Reproduce exactly the lines from the line with "extrude(amount=coil_length / 2, both=True)" through the line with "if empty is", both included, and no other lines.
--
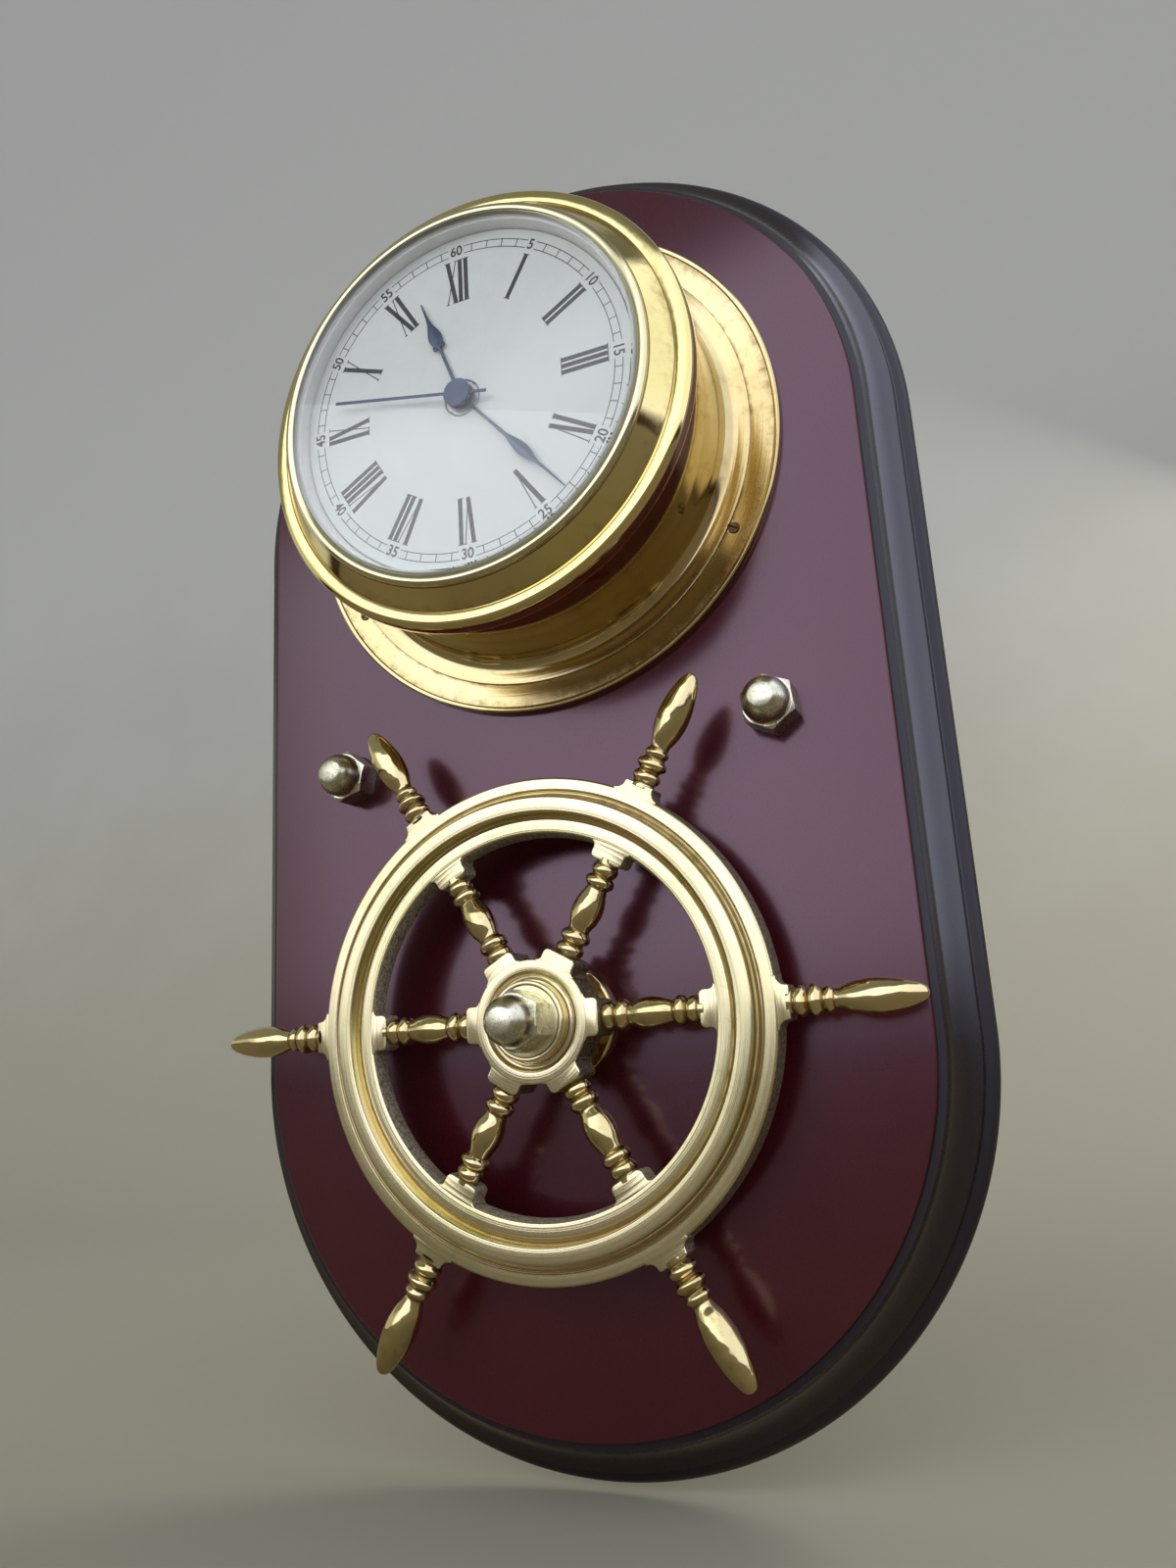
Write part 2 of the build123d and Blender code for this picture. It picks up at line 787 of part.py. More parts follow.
def gear(plane, teeth, turn):
    """A clock wheel's outline: straight-flanked teeth, one pointing along +X when turn is 0."""
    pitch_radius = motion_module * teeth / 2
    tip = pitch_radius + tooth_addendum * motion_module
    root = pitch_radius - tooth_dedendum * motion_module
    step = 360 / teeth
    points = []
    for number in range(teeth):
        middle = turn + number * step
        points.append(polar(root, middle - tooth_root_share * step))
        points.append(polar(tip, middle - tooth_tip_share * step))
        points.append(polar(tip, middle + tooth_tip_share * step))
        points.append(polar(root, middle + tooth_root_share * step))
    with BuildSketch(plane) as outline:
        with BuildLine():
            Polyline(*points, close=True)
        make_face()
    return outline.sketch


def meshing_turn(driver_teeth, driver_turn, teeth, direction):
    """The turn that lays a wheel's gaps over its driver's teeth, its centre lying along direction."""
    phase = (direction - driver_turn) * driver_teeth / 360
    return direction + 180 + (0.5 + phase) * 360 / teeth


motion_turn = meshing_turn(cannon_teeth, 0, motion_teeth, motion_angle)
motion_pinion_turn = meshing_turn(hour_teeth, 0, motion_pinion_teeth, motion_angle)
setting_turn = meshing_turn(motion_teeth, motion_turn, setting_teeth, setting_angle)

with BuildPart() as hour_wheel:
    hour_tube_length = hour_seat + hand_thickness - hour_layer
    extrude(gear(front_plane(hour_layer, z=clock_z), hour_teeth, 0), amount=wheel_thickness)
    with BuildSketch(front_plane(hour_layer, z=clock_z)):
        Circle(hour_tube_radius)
    extrude(amount=hour_tube_length)
    with BuildSketch(front_plane(hour_layer, z=clock_z)):
        Circle(minute_tube_radius + running_gap)
    extrude(amount=hour_tube_length, mode=Mode.SUBTRACT)
save(hour_wheel, "hour_wheel")

with BuildPart() as cannon_pinion:
    minute_tube_length = minute_seat + hand_thickness - motion_layer
    extrude(gear(front_plane(motion_layer, z=clock_z), cannon_teeth, 0), amount=wheel_thickness)
    with BuildSketch(front_plane(motion_layer, z=clock_z)):
        Circle(minute_tube_radius)
    extrude(amount=minute_tube_length)
    with BuildSketch(front_plane(motion_layer, z=clock_z)):
        Circle(second_arbor_radius + running_gap)
    extrude(amount=minute_tube_length, mode=Mode.SUBTRACT)
save(cannon_pinion, "cannon_pinion")

with BuildPart() as motion_wheel:
    motion_plane = front_plane(motion_layer, *motion_place)
    extrude(gear(motion_plane, motion_teeth, motion_turn), amount=wheel_thickness)
    extrude(
        gear(motion_plane, motion_pinion_teeth, motion_pinion_turn),
        amount=layer_pitch + wheel_thickness,
    )
    with BuildSketch(motion_plane):
        Circle(stud_radius + running_gap)
    extrude(amount=layer_pitch + wheel_thickness, mode=Mode.SUBTRACT)
save(motion_wheel, "motion_wheel")

with BuildPart() as setting_knob:
    knob_front = movement_rear - end_gap
    knob_gear = gear(front_plane(motion_layer, *setting_place), setting_teeth, setting_turn)
    extrude(knob_gear, amount=wheel_thickness)
    with BuildSketch(front_plane(knob_front, *setting_place)):
        Circle(setting_arbor_radius)
    extrude(amount=motion_layer - knob_front)
    with BuildSketch(front_plane(knob_front, *setting_place)):
        RegularPolygon(setting_knob_radius, setting_knob_sides)
    extrude(amount=-setting_knob_height)
save(setting_knob, "setting_knob")

with BuildPart() as seconds_arbor:
    with BuildSketch(front_plane(movement_rear, z=clock_z)):
        Circle(second_arbor_radius)
    extrude(amount=second_seat - movement_rear)
save(seconds_arbor, "seconds_arbor")

# ---------------------------------------------------------------- hands


def hand_plane(height, turn):
    """A plane at one hand's height whose +Y points where the hand reads, turn clockwise from 12."""
    across = (cos(radians(turn)), 0, -sin(radians(turn)))
    return Plane(origin=(0, -height, clock_z), x_dir=across, z_dir=(0, -1, 0))


def spade_hand(plane, shank, spade, length):
    """A spade hand's outline; spade holds its start, widest place and end, and its width."""
    start, widest, end, width = spade
    with BuildSketch(plane) as outline:
        with BuildLine():
            Polyline(
                (0, 0),
                (shank / 2, 0),
                (shank * 0.35, start),
                (width * 0.36, (start + widest) / 2),
                (width / 2, widest),
                (width * 0.3, (widest + end) / 2),
                (shank / 4, end),
                (0, length),
                close=True,
            )
        make_face()
        mirror(about=Plane.YZ)
    return outline.sketch


with BuildPart() as hour_hand:
    hour_plane = hand_plane(hour_seat, hour_angle)
    extrude(spade_hand(hour_plane, hour_shank, hour_spade, hour_hand_length), amount=hand_thickness)
    with BuildSketch(hour_plane):
        Circle(hour_tube_radius + hand_collar)
    extrude(amount=hand_thickness)
    with BuildSketch(hour_plane):
        Circle(hour_tube_radius)
    extrude(amount=hand_thickness, mode=Mode.SUBTRACT)
save(hour_hand, "hour_hand")

with BuildPart() as minute_hand:
    minute_plane = hand_plane(minute_seat, minute_angle)
    extrude(spade_hand(minute_plane, minute_shank, minute_spade, minute_hand_length), amount=hand_thickness)
    with BuildSketch(minute_plane):
        Circle(minute_tube_radius + hand_collar)
    extrude(amount=hand_thickness)
    with BuildSketch(minute_plane):
        Circle(minute_tube_radius)
    extrude(amount=hand_thickness, mode=Mode.SUBTRACT)
save(minute_hand, "minute_hand")

with BuildPart() as second_hand:
    with BuildSketch(hand_plane(second_seat, second_angle)):
        with Locations((0, -second_hand_tail)):
            Rectangle(
                second_hand_width,
                second_hand_length + second_hand_tail,
                align=(Align.CENTER, Align.MIN),
            )
    extrude(amount=hand_thickness)
    with BuildSketch(front_plane(second_seat, z=clock_z)):
        Circle(cap_radius)
    extrude(amount=hand_thickness + cap_thickness)
save(second_hand, "second_hand")

# ---------------------------------------------------------------- battery and electrics

with BuildPart() as battery:
    with BuildSketch(Plane(origin=(-battery_length / 2, -battery_height, bay_z), z_dir=(1, 0, 0))):
        Circle(battery_radius)
    extrude(amount=battery_length)
save(battery, "battery")

with BuildPart() as battery_contacts:
    contact_gap = (chamber_width - battery_length) / 2
    for side_sign in (-1, 1):
        contact_x = side_sign * (chamber_width - contact_gap) / 2
        with BuildSketch(front_plane(cover_front, contact_x, bay_z)):
            Rectangle(contact_gap, contact_width)
        extrude(amount=plate_back - cover_front)
save(battery_contacts, "battery_contacts")

circuit_z = clock_z + circuit_rise
circuit_back = plate_back - circuit_thickness

with BuildPart() as circuit_board:
    with BuildSketch(front_plane(circuit_back, circuit_x, circuit_z)):
        Rectangle(circuit_width, circuit_height)
    extrude(amount=circuit_thickness)
save(circuit_board, "circuit_board")

with BuildPart() as drive_coil:
    coil_height = circuit_back - bobbin_width / 2
    with BuildSketch(Plane(origin=(circuit_x, -coil_height, circuit_z), z_dir=(0, 0, 1))):
        Circle(coil_radius)
    extrude(amount=coil_length / 2, both=True)
    for end_z in (circuit_z - coil_length / 2, circuit_z + coil_length / 2):
        with BuildSketch(Plane(origin=(circuit_x, -coil_height, end_z), z_dir=(0, 0, 1))):
            Rectangle(bobbin_width, bobbin_width)
        extrude(amount=bobbin_thickness / 2, both=True)
save(drive_coil, "drive_coil")
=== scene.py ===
"""Looks of the ship's deck clock: a brass bulkhead clock and a ship's wheel on a lacquered, moulded board.

Outlines are in millimetres, and a point of a turned outline is (radius, height in front of the wall).
+Z is up the board and -Y points out of the wall.
"""

import json
from math import atan2, cos, hypot, pi, radians, sin, sqrt

import bpy
from mathutils import Matrix, Vector


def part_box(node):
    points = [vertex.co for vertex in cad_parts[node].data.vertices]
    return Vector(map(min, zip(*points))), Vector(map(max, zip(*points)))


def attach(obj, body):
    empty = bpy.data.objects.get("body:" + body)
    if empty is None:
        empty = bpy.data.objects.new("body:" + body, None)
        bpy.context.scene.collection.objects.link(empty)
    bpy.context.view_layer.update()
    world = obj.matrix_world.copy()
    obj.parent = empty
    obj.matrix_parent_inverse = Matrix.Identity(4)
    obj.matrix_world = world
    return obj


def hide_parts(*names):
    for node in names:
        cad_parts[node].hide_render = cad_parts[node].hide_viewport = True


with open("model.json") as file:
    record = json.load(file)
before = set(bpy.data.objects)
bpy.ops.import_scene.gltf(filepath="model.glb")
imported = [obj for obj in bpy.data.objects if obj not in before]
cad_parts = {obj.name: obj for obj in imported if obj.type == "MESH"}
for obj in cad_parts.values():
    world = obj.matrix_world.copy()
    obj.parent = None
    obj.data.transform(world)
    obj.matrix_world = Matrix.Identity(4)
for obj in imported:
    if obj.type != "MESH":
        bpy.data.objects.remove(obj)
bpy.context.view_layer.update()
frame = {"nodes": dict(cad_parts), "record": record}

MM = 0.001
behaviour = frame["record"]["behaviour"]
joint_places = {joint["name"]: joint.get("pos_m") for joint in behaviour["joints"]}
CLOCK_Z = joint_places["minute_turn"][2] / MM
WHEEL_Z = joint_places["wheel_turn"][2] / MM


def back(node):
    """The distance of a CAD node's back from the wall."""
    return round(-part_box(node)[1][1] / MM, 2)


def front(node):
    """The distance of a CAD node's front from the wall."""
    return round(-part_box(node)[0][1] / MM, 2)


FACE = front("plaque_board")
END_CENTRE = 100.0  # of the board's half-round ends, over and under its middle
PLATE_FACE = front("dial_plate")
DIAL_FACE = PLATE_FACE + 2.0  # the printed card's, over the metal plate
NUT_FLATS = 16.0
NUT_CORNER = NUT_FLATS / sqrt(3)
SIDE_NUT_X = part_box("side_bolts")[1][0] / MM - NUT_CORNER
SIDE_NUT_Z = (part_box("side_bolts")[0][2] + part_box("side_bolts")[1][2]) / 2 / MM
SPOKES = 6
RING_PITCH = 0.8  # of the rings that a lathe leaves in brass


# ---------------------------------------------------------------- shader arithmetic


class Value:
    """A number, vector or colour in a shader, on which + - * and abs() work."""

    def __init__(self, graph, socket):
        self.graph, self.socket = graph, socket

    def math(self, operation, *operands):
        return self.graph.node("ShaderNodeMath", {"operation": operation}, dict(enumerate(operands)))

    def output(self, name):
        """Another output of the node that this value came from."""
        return Value(self.graph, self.socket.node.outputs[name])

    def __add__(self, other):
        return self.math("ADD", self, other)

    def __radd__(self, other):
        return self.math("ADD", other, self)

    def __sub__(self, other):
        return self.math("SUBTRACT", self, other)

    def __rsub__(self, other):
        return self.math("SUBTRACT", other, self)

    def __mul__(self, other):
        return self.math("MULTIPLY", self, other)

    def __rmul__(self, other):
        return self.math("MULTIPLY", other, self)

    def __abs__(self):
        return self.math("ABSOLUTE", self)

    def root(self):
        return self.math("SQRT", self)

    def at_least(self, low):
        return self.math("MAXIMUM", self, low)


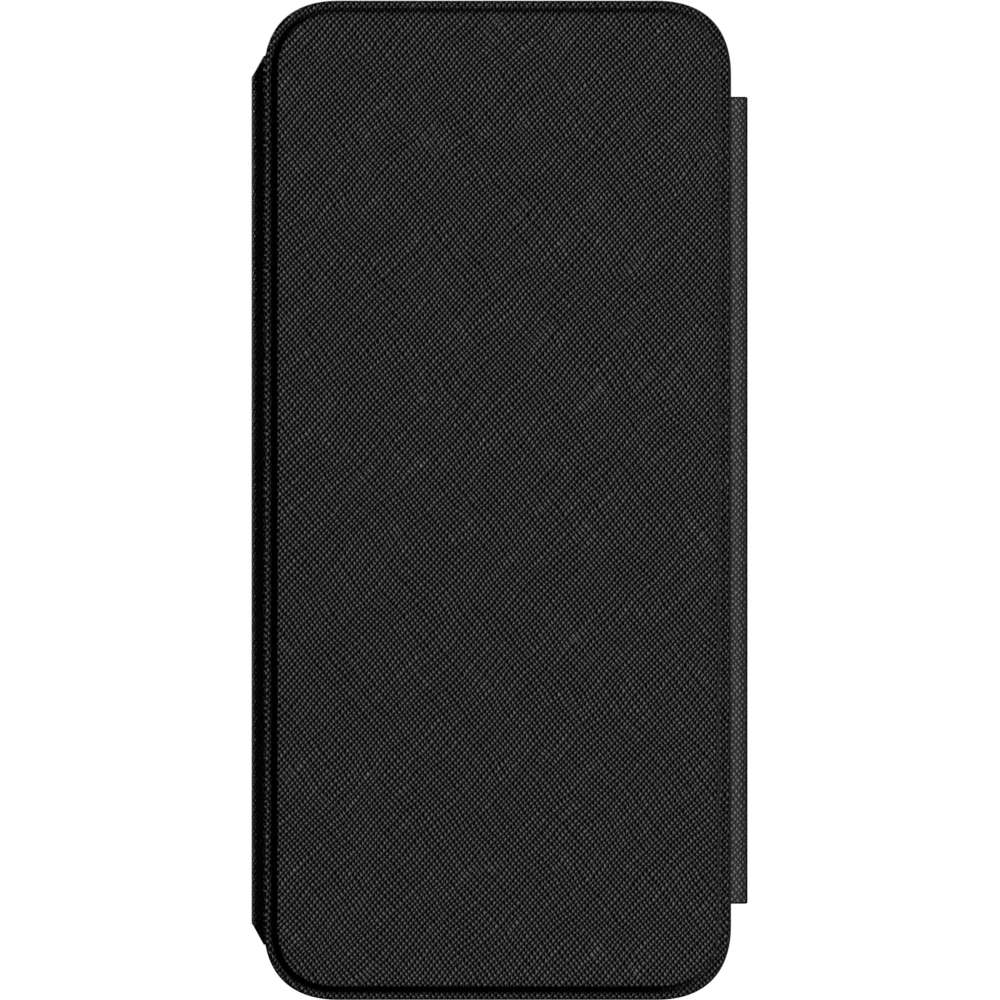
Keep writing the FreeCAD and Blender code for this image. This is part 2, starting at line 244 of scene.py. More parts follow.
--
Worked solution:
    extrude(amount=coil_length / 2, both=True)
    for end_z in (circuit_z - coil_length / 2, circuit_z + coil_length / 2):
        with BuildSketch(Plane(origin=(circuit_x, -coil_height, end_z), z_dir=(0, 0, 1))):
            Rectangle(bobbin_width, bobbin_width)
        extrude(amount=bobbin_thickness / 2, both=True)
save(drive_coil, "drive_coil")
=== scene.py ===
"""Looks of the ship's deck clock: a brass bulkhead clock and a ship's wheel on a lacquered, moulded board.

Outlines are in millimetres, and a point of a turned outline is (radius, height in front of the wall).
+Z is up the board and -Y points out of the wall.
"""

import json
from math import atan2, cos, hypot, pi, radians, sin, sqrt

import bpy
from mathutils import Matrix, Vector


def part_box(node):
    points = [vertex.co for vertex in cad_parts[node].data.vertices]
    return Vector(map(min, zip(*points))), Vector(map(max, zip(*points)))


def attach(obj, body):
    empty = bpy.data.objects.get("body:" + body)
    if empty is None:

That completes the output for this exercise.